A simplified validator for a simple finite state machine could be written like this:
<xsl:iterate select="$node/*"> <xsl:param name="state" select="$initial-state" as="element(scm:state)"/> <xsl:on-completion> <xsl:if test="not($state/@final = 'true')"> <xsl:sequence select="map{'errors': scm:error($node, 'Element content is incomplete')}"/> </xsl:if> </xsl:on-completion> <xsl:variable name="matching-edge" as="element(scm:edge)?" select="$state/scm:edge[scm:get(@term)[@name = local-name(current()) and string(@targetNamespace) = namespace-uri(current())]]"/> <xsl:variable name="matching-wildcard-edge" as="element(scm:edge)?" select="$state/scm:edge[scm:get(@term)[self::scm:wildcard[ scm:wildcard-matches($containing-type, ., current())]]]"/> <xsl:choose> <xsl:when test="empty($matching-edge) and empty($matching-wildcard-edge)"> <xsl:break select="map{'errors': scm:error(., 'Element ' || name() || ' is not allowed here')}"/> </xsl:when> <xsl:when test="empty($matching-edge)"> <xsl:variable name="wildcard" select="scm:get($matching-wildcard-edge/@term)" as="element(scm:wildcard)?"/> <xsl:sequence select="scm:check-wildcard-match($containing-type, $wildcard, .)"/> <xsl:next-iteration> <xsl:with-param name="state" select="$states[@nr = $matching-wildcard-edge/@to]"/> </xsl:next-iteration> </xsl:when> <xsl:otherwise> <xsl:variable name="decl" select="scm:get($matching-edge/@term)" as="element(scm:element)"/> <xsl:apply-templates select="." mode="explicit-decl"> <xsl:with-param name="decl" select="$decl"/> </xsl:apply-templates> <xsl:next-iteration> <xsl:with-param name="state" select="$states[@nr = $matching-edge/@to]"/> </xsl:next-iteration> </xsl:otherwise> </xsl:choose> </xsl:iterate>
The way this code works is as follows:
The xsl:iterate
instruction is new in XSLT 3.0. It is rather like xsl:for-each
,
except that it processes the selected items strictly in sequence; the code for processing one item can set
parameters for processing the next item; and it is possible to break out of the loop early.
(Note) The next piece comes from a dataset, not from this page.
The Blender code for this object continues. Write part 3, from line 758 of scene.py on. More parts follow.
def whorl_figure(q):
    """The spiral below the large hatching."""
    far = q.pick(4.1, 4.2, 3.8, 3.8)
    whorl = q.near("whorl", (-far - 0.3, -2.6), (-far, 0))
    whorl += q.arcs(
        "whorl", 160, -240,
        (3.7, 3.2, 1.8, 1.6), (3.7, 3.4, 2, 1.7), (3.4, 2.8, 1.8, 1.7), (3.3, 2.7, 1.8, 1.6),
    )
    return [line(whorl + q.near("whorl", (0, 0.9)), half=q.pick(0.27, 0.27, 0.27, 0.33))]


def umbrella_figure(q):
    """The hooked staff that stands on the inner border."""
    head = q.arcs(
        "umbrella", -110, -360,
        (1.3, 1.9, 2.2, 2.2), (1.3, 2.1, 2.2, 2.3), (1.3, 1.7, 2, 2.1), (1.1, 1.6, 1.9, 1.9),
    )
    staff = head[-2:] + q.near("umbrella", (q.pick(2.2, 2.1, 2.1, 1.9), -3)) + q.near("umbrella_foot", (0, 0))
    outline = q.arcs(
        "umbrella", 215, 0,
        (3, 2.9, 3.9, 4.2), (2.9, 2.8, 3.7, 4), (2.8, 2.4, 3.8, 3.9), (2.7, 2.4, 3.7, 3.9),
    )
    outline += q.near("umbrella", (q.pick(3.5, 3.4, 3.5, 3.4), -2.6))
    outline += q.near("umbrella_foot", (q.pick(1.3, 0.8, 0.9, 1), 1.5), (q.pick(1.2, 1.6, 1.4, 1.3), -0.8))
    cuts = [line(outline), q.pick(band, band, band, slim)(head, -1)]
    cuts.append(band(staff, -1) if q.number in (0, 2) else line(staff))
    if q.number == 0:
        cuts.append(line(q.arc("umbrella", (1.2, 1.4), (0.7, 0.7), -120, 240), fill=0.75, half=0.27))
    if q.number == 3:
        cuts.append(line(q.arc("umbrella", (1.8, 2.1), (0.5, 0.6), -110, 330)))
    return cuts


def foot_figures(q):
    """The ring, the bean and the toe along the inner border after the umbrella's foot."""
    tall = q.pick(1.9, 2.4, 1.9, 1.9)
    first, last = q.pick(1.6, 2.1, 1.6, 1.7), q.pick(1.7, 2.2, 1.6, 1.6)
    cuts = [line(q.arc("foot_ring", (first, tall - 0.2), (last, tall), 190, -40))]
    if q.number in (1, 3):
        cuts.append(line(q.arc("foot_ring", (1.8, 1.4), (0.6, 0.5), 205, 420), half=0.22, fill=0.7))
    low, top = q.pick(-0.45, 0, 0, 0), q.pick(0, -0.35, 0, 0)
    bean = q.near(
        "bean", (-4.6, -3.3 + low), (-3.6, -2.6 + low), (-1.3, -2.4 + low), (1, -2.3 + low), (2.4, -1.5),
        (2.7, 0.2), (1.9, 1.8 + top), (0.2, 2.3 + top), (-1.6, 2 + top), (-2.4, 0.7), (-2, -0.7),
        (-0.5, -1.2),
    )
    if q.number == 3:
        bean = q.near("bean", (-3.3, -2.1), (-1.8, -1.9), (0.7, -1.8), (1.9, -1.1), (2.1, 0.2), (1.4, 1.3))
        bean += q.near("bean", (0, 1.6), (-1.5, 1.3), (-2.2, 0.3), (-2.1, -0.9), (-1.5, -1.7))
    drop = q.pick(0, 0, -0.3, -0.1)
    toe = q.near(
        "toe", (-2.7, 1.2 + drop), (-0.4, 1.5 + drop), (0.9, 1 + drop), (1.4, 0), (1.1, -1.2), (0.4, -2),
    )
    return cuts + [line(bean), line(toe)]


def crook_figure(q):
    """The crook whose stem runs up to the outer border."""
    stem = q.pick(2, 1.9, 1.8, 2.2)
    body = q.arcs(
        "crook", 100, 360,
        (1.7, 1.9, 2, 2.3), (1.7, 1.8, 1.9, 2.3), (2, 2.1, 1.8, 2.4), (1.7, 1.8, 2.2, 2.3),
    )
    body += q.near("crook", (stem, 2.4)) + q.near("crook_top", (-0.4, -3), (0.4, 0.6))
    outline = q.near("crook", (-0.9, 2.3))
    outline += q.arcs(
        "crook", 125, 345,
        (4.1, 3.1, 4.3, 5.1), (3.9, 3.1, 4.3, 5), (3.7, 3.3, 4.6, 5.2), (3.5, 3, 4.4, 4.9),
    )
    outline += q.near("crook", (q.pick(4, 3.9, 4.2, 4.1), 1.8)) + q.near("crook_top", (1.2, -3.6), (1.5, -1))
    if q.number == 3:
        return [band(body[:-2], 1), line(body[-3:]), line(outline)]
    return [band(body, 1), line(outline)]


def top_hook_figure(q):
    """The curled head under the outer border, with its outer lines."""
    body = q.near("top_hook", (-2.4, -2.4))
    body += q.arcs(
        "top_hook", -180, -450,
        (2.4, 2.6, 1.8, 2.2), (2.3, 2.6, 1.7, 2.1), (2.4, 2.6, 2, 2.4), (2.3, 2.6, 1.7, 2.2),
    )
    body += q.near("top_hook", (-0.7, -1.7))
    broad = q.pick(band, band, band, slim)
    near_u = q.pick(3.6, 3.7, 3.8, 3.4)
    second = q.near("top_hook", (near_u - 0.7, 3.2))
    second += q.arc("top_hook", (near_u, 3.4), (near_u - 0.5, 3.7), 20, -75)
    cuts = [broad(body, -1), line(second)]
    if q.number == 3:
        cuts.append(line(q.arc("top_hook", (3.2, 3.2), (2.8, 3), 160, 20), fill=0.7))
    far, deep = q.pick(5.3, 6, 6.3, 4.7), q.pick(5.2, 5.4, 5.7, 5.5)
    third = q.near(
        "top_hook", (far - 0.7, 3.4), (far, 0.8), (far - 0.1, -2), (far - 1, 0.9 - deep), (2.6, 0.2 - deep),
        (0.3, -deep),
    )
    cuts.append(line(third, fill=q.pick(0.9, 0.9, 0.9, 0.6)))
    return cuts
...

The same effect
could be achieved with a recursive template, but xsl:iterate
is often easier to understand.
In this case we are iterating over the children of the element being validated.
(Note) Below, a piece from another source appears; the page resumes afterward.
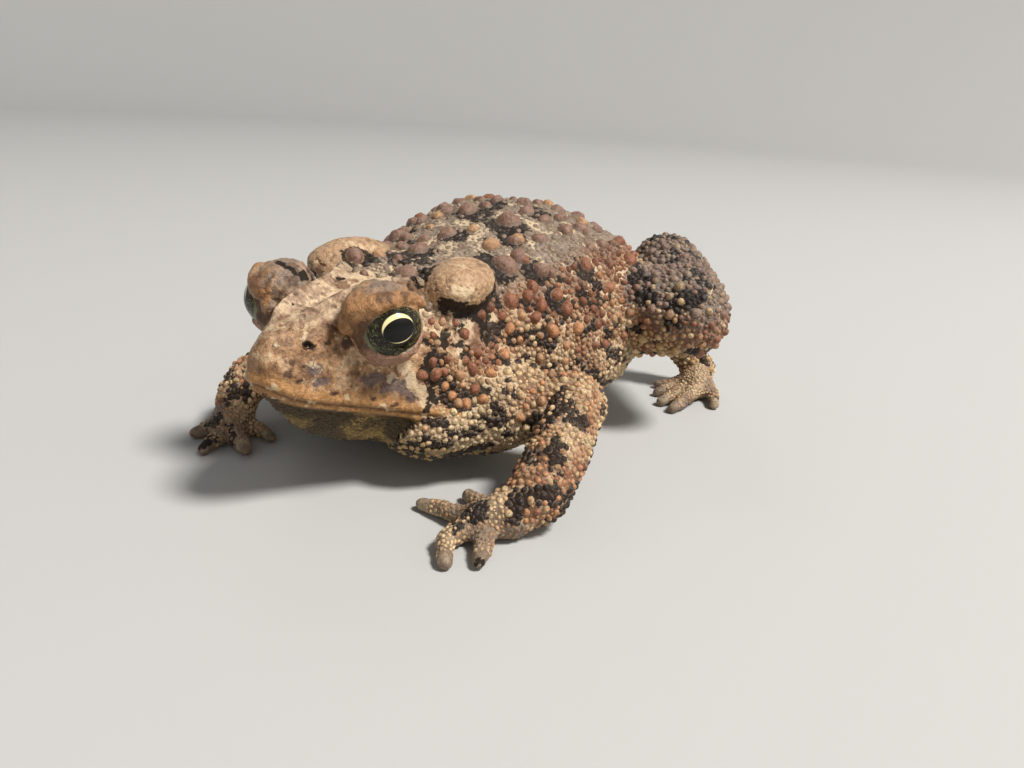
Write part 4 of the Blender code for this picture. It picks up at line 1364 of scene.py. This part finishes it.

There is a single parameter, the current state, which is initially set (by the calling code) to the state numbered 0.
The xsl:on-completion
instruction is executed when we reach the end of the sequence of
child elements. If the current state is a final state, we return nothing (meaning all is well, the input is valid).
Otherwise we return a map containing an error value.
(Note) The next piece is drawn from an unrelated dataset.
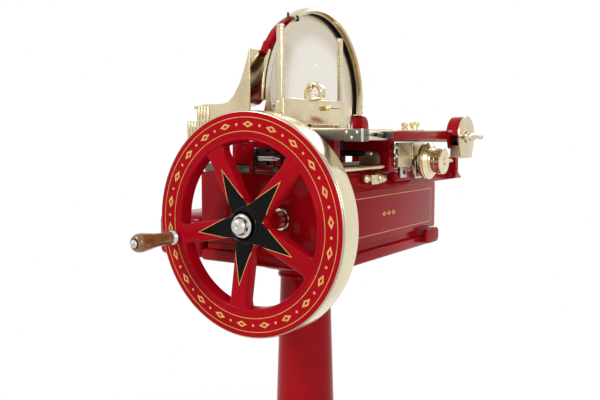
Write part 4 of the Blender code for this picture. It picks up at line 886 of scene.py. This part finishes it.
def sawn(outline, axis, start, end, edge=0.001, segments=3):
    """A plate whose outline and planes are distances from the wheel's centre."""
    along, across, above = numbers(axis)
    moved = [(spot(across, first), spot(above, second)) for first, second in outline]
    return plate(moved, axis, spot(along, start), spot(along, end), edge, segments)


def recast(node, edge, segments=3, tree=None, stretch=None, fixed=(0, 0, 0)):
    """Replace a node by its copy with rounded edges, stretched about a fixed point if that is asked."""
    original = frame["nodes"][node]
    slot_name = original.material_slots[0].material.name
    piece = casting(node, edge, segments)
    if stretch:
        only(piece)
        bpy.ops.transform.resize(value=stretch, center_override=fixed)
    tree = tree or slot_finish[slot_name]
    return dress(piece, node + "_casting", original["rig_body"], tree, slot_name, node)


print("one millimetre to the right of the wheel's centre:", spot(X, 0.001))

# %% [markdown]
# ## Body
# Front panel, side walls, deck, tray and the wing on the left are iron castings under enamel. Their outlines
# come from the CAD; the rounded edges catch the long highlights of the photograph. The right side carries a
# plain gold pinstripe, painted like the star: a rounded frame and three lozenges in the middle.

# %% Body castings with a pinstripe
stripe_half_long = 0.205
stripe_half_high = 0.036
stripe_width = 0.0008
lozenge_step = 0.02
body_paint = enamel("body_paint", crimson, 0.72, primer)
body_centre = middle("body_box")
body_side = ends("body_box", X)[1]
across, along, up = body_paint.parts(body_paint.place(body_centre))
far_along = along.maths("ABSOLUTE", along)
far_up = up.maths("ABSOLUTE", up)
beyond_along = far_along - stripe_half_long
frame_edge = beyond_along.maths("MAXIMUM", beyond_along, far_up - stripe_half_high)
frame_line = 1 - frame_edge.maths("ABSOLUTE", frame_edge).step(stripe_width * 0.5, stripe_width * 0.8)
side_cell = far_along / lozenge_step
cell_off = (side_cell.maths("FRACT", side_cell + 0.5) - 0.5) * lozenge_step
slope = cell_off.maths("ABSOLUTE", cell_off) * 0.55 + far_up
middle_three = far_along < lozenge_step * 1.55
side_lozenge = (1 - slope.step(0.0045, 0.0048)) * middle_three
side_heart = (1 - slope.step(0.002, 0.0023)) * middle_three
on_side = across > (body_side - body_centre.x - 0.0012)
body_gilt = (frame_line + side_lozenge - side_heart).step(0.0, 1.0) * on_side
striped = body_paint.mix(body_gilt, body_paint.colour, gilt_colour)
body_paint.paint("Base Color", striped)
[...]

There are two kinds of transition possible in a given state: named element transitions, and wildcard transitions. We first find all the matching named element transitions (the schema compiler will have ensured there can be at most one) and all the matching wildcard transitions.
If both sets are empty, there is no legal transition for the current child element in this state, so we return an error value.
If there is a wildcard transition possible, but no named-element transition, then we check that the wildcard
transition is really allowed and that the element is valid against the wildcard (this will take account of its
processContents
attribute, and then proceed to process the next child element in the state reached by
this transition.
If there is a named-element transition possible, then we call apply-templates
to check that
the child element is valid against the required type for the named element, and then proceed to process
the next child element in the state reached by this transition.
The actual logic is more complex than this. Firstly, we use a finite state machine with counters, to reduce the
size of the finite state machine needed for a grammar such as <element name="book" minOccurs="100" maxOccurs="200"/>
.
Secondly, XSD 1.1 allows "open content" which allows elements matching a given wildcard to appear either (a) anywhere (interleaved content),
or (b) at the end of the sequence (suffix content). The possibility of open content is not integrated into the finite state machine,
but is instead handled by the validator as it arises. However, the basic principle is retained of stepping through the children using
xsl:iterate
to maintain the current state.